THE deadline for the annual filing of income tax returns has now been extended till mid-December and unsurprisingly so.
The repeatedly changing deadlines make a mockery of the taxman’s writ — so frequently compromised in recent years with extension after extension of annual tax deadlines.
This pattern has come at the cost of severely weakening a cornerstone of our economic policies.
How should the state react to defiance with existing taxpayers simply not meeting an all-too-important filing deadline? What drives this increasingly lax behaviour on the part of our far too few taxpayers? Above all, what will it take to change attitudes?
The challenge is to reform the tax machinery.
These are pertinent questions central to any plan for fixing one of the world’s worst-performing tax collection systems. That Pakistan’s tax-to-GDP ratio remains one of the lowest among its South Asian peers let alone the rest of the world is hardly a feat. Yet, beyond the repeated failure to prompt more Pakistanis to pay their dues, comes the matter of how to reform the collection machinery.
The taxman remains unpopular across the world, irrespective of where a country stands on the league of tax-compliant nations. In Pakistan, the unpopularity is often equated with challenges related to corruption among present and prospective taxpayers teaming up with officials from the widely dreaded Federal Board of Revenue (FBR). Though the title departed from the old Central Board of Revenue to make it more representative of a well-established federal body, the outfit today is a far cry from the performance of its predecessor.
In brief, the workings of the FBR widely appear to be a departure from the idea of enforcing a clear writ of the state. Compromise after compromise, such as restricting the relatively few honest officials to simply perform their job, stands at the heart of the challenge.
Unless the Pakistani state begins to enforce its writ from extending deadlines to targeting evaders wherever possible, the FBR’s image will continue to make it a laughing stock in the eyes of ordinary Pakistanis. Just up the road from Constitution Avenue where some of our top institutions including the FBR are located, defiance of the state is easily visible. At a range of outlets along the upper class commercial district known as the Blue Area, shopkeepers conveniently sell their products without charging the appropriate indirect tax.
The concept of a kachi receipt as opposed to an official receipt begins right in the taxman’s neighbourhood where various outlets, including some said to be owned by the high and mighty, openly flout the law. Such ‘safe’ havens have flourished across Pakistan in major cities.

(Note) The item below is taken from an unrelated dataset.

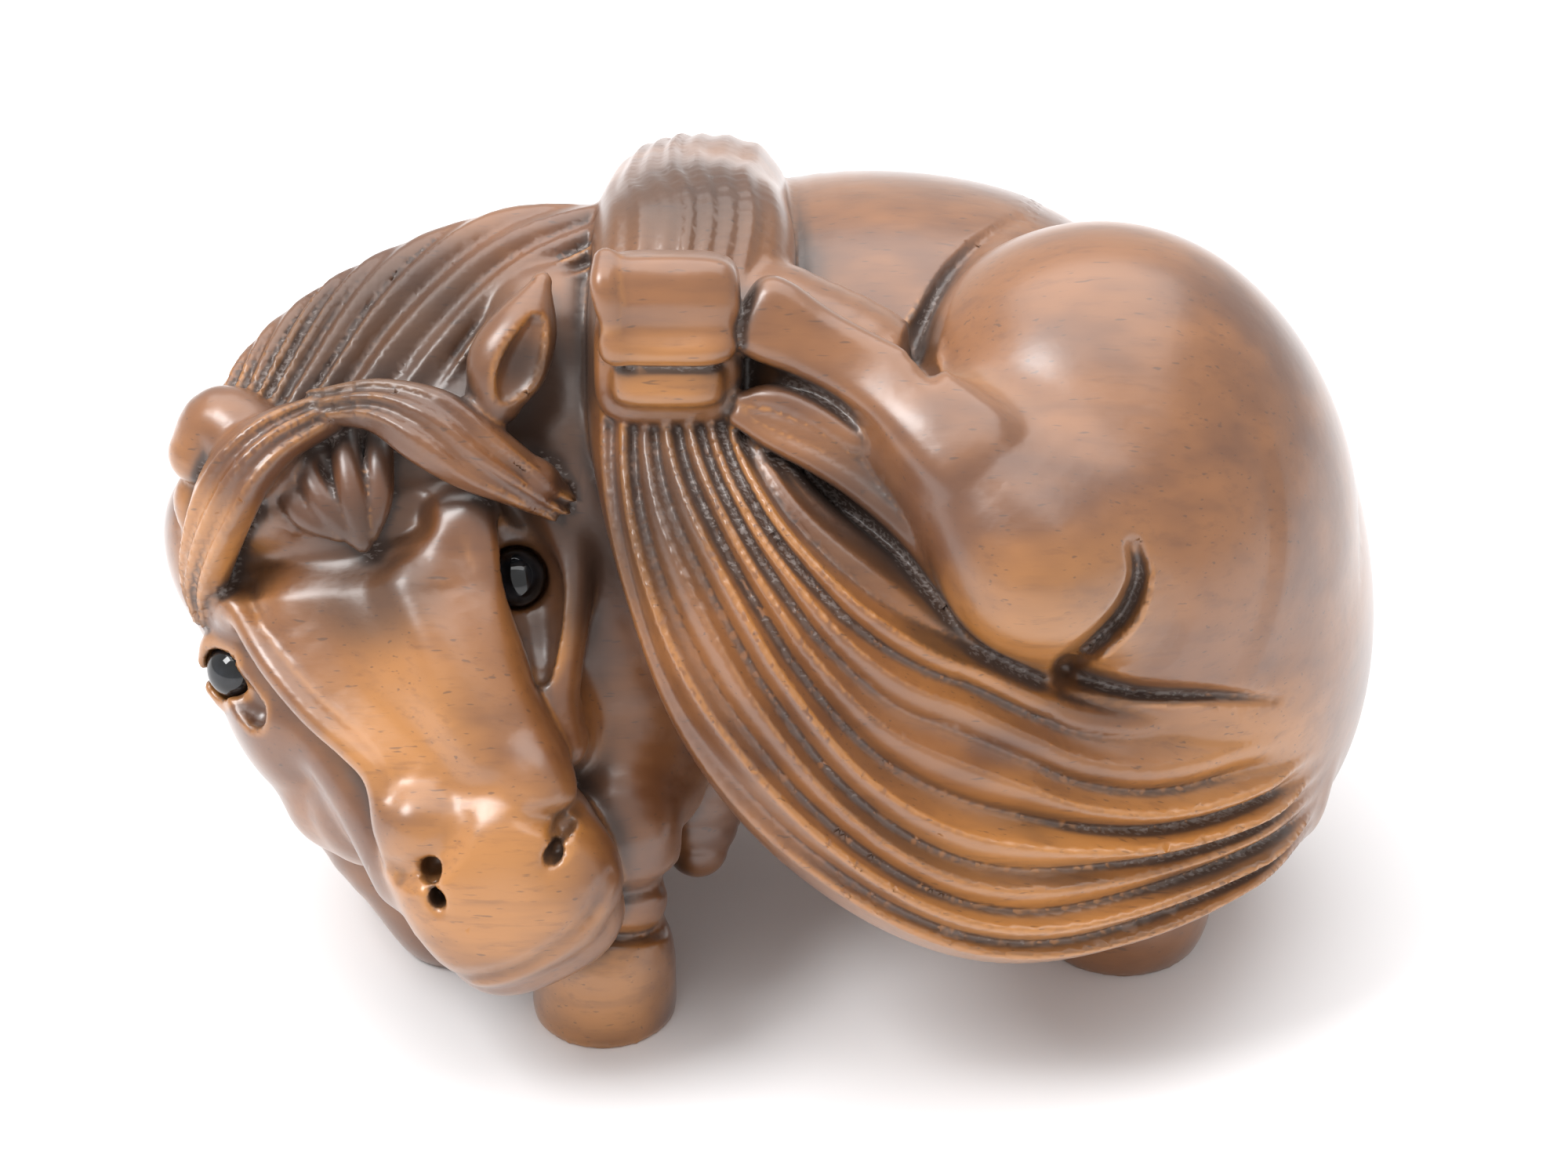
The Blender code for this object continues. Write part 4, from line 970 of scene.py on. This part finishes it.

A tighter enforcement of the law and a long overdue process of reforming the FBR will not succeed on their own unless pushed in tandem with two other vital initiatives.
First, Pakistan’s existing taxpayers have a valid point when they ask, ‘What do we get in return for joining the tax loop?’ That compelling question will only baffle key policymakers and for good reason. During Nawaz Sharif’s first tenure as prime minister, the government proudly unveiled a package of reforms. The so-called ‘business friendly’ face of that government in the early 1990s promised recognition of the biggest taxpayers with free access to the otherwise restricted departure and arrival areas of Pakistan’s airports. But that facility has hardly made a difference to inspiring scores of others to join the taxpayers’ community.
In reality, beyond facilitating the top taxpayers, Pakistan has a large community of middle-class professionals, many of whom face acute challenges in their daily lives. Faced with requirements ranging from access to hospital care to preferential treatment in reaching out to the police in times of need, taxpayers and dodgers are treated alike. A reform programme must be built upon facilitation in daily lives that highlight tangible returns for those in the loop.
Second, all exemptions to those with incomes must end to make the system appear judicious. One of the widest quoted examples is the continuing immunity to farm owners from paying their tax at rates which are similar to urban dwellers on similar incomes. In the past, tax concessions to institutions such as those established for welfare of the armed forces, have been cited by critics as yet another example of favourable treatment given to some at the cost of others. A more equitable system will be one where any financial support to any individual or community must be extended directly by the state with well-publicised and tangible reasons, rather than tax concessions.
Otherwise, deadlines will repeatedly falter around Pakistan’s widely dilapidated tax collection system with no prospect for reforms in sight.